▶ **YOUR TASK**:
Quote all of the data below exactly, please.

----- GIVEN INFORMATION

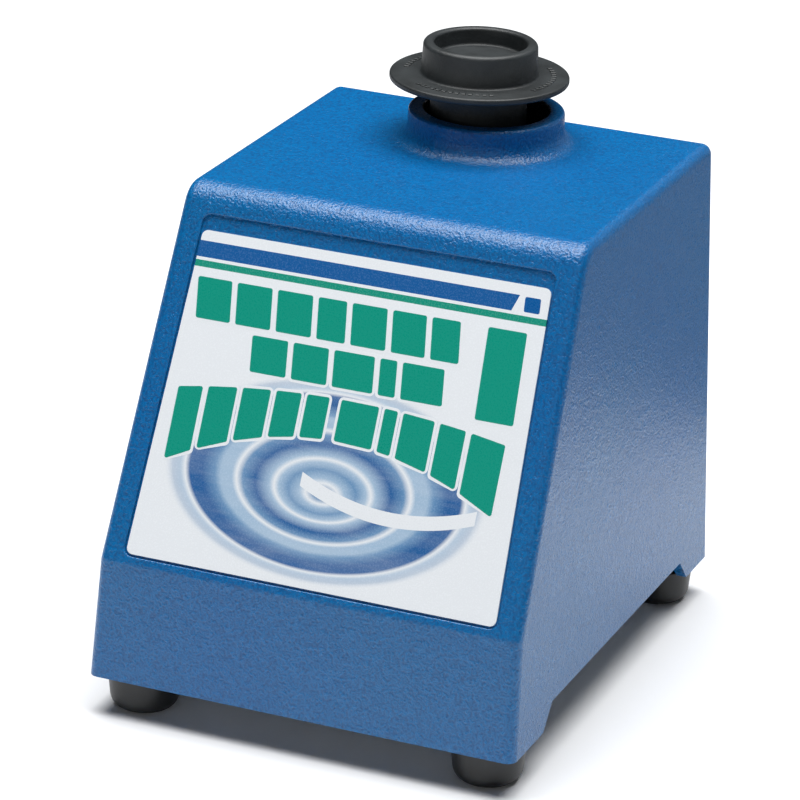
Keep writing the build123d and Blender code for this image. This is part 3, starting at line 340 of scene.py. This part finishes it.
def metal(name, colour, roughness, streak, scale=600.0, depth=0.00001, tone=0.75):
    """Bare metal with tool marks or grain drawn out along an axis."""
    look = Look(name, Metallic=1.0)
    marks = look.noise(scale, 3.0, 0.6, look.stretched(*streak))
    stain = look.noise(60, 3.0, 0.6)
    dull = toned(colour, tone)
    shade = look.mix(look.span(marks, 0.3, 0.7), dull, colour)
    look.colour(look.mix(look.span(stain, 0.4, 0.8, 0.0, 0.35), shade, dull))
    look.roughness(look.span(stain, 0.3, 0.7, roughness - 0.05, roughness + 0.1))
    look.bump(marks, depth)
    return look.material


def plastic(name, colour, roughness, grain_scale=1800.0, depth=0.00001, tone=0.8):
    """Moulded plastic with spark-eroded grain and slow drift in tone."""
    look = Look(name, Specular_IOR_Level=0.5)
    grain = look.noise(grain_scale, 2.0, 0.6)
    drift = look.noise(70, 2.0, 0.5)
    dull = toned(colour, tone)
    shade = look.mix(look.span(drift, 0.3, 0.7), dull, colour)
    look.colour(look.mix(look.span(grain, 0.3, 0.7, 0.0, 0.3), shade, dull))
    look.roughness(look.span(grain, 0.3, 0.7, roughness, roughness + 0.1))
    look.bump(grain, depth)
    return look.material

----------

▶ **WRITTEN SOLUTION**:
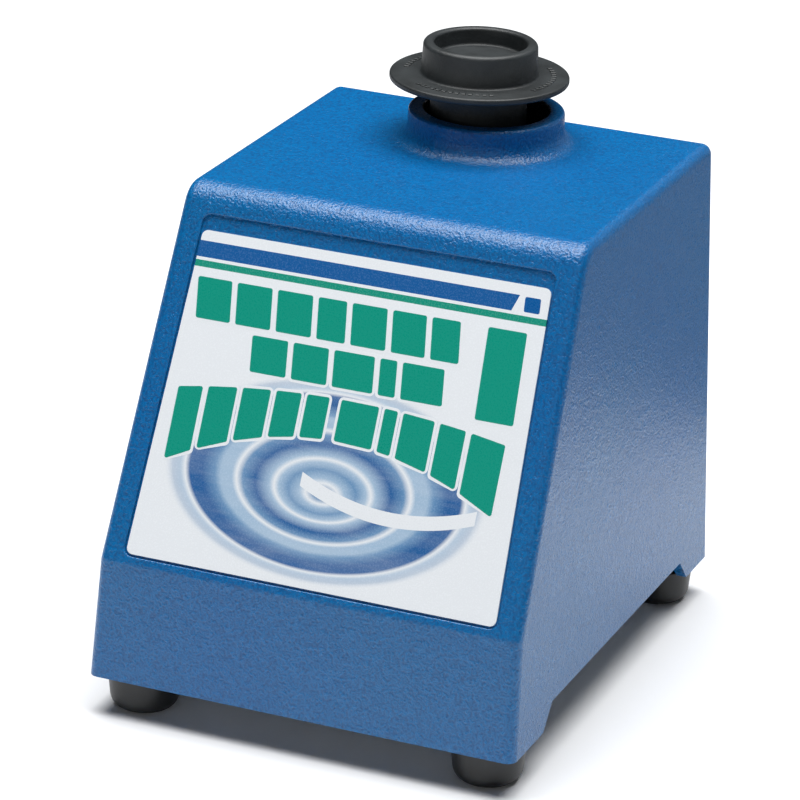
Keep writing the build123d and Blender code for this image. This is part 3, starting at line 340 of scene.py. This part finishes it.
def metal(name, colour, roughness, streak, scale=600.0, depth=0.00001, tone=0.75):
    """Bare metal with tool marks or grain drawn out along an axis."""
    look = Look(name, Metallic=1.0)
    marks = look.noise(scale, 3.0, 0.6, look.stretched(*streak))
    stain = look.noise(60, 3.0, 0.6)
    dull = toned(colour, tone)
    shade = look.mix(look.span(marks, 0.3, 0.7), dull, colour)
    look.colour(look.mix(look.span(stain, 0.4, 0.8, 0.0, 0.35), shade, dull))
    look.roughness(look.span(stain, 0.3, 0.7, roughness - 0.05, roughness + 0.1))
    look.bump(marks, depth)
    return look.material


def plastic(name, colour, roughness, grain_scale=1800.0, depth=0.00001, tone=0.8):
    """Moulded plastic with spark-eroded grain and slow drift in tone."""
    look = Look(name, Specular_IOR_Level=0.5)
    grain = look.noise(grain_scale, 2.0, 0.6)
    drift = look.noise(70, 2.0, 0.5)
    dull = toned(colour, tone)
    shade = look.mix(look.span(drift, 0.3, 0.7), dull, colour)
    look.colour(look.mix(look.span(grain, 0.3, 0.7, 0.0, 0.3), shade, dull))
    look.roughness(look.span(grain, 0.3, 0.7, roughness, roughness + 0.1))
    look.bump(grain, depth)
    return look.material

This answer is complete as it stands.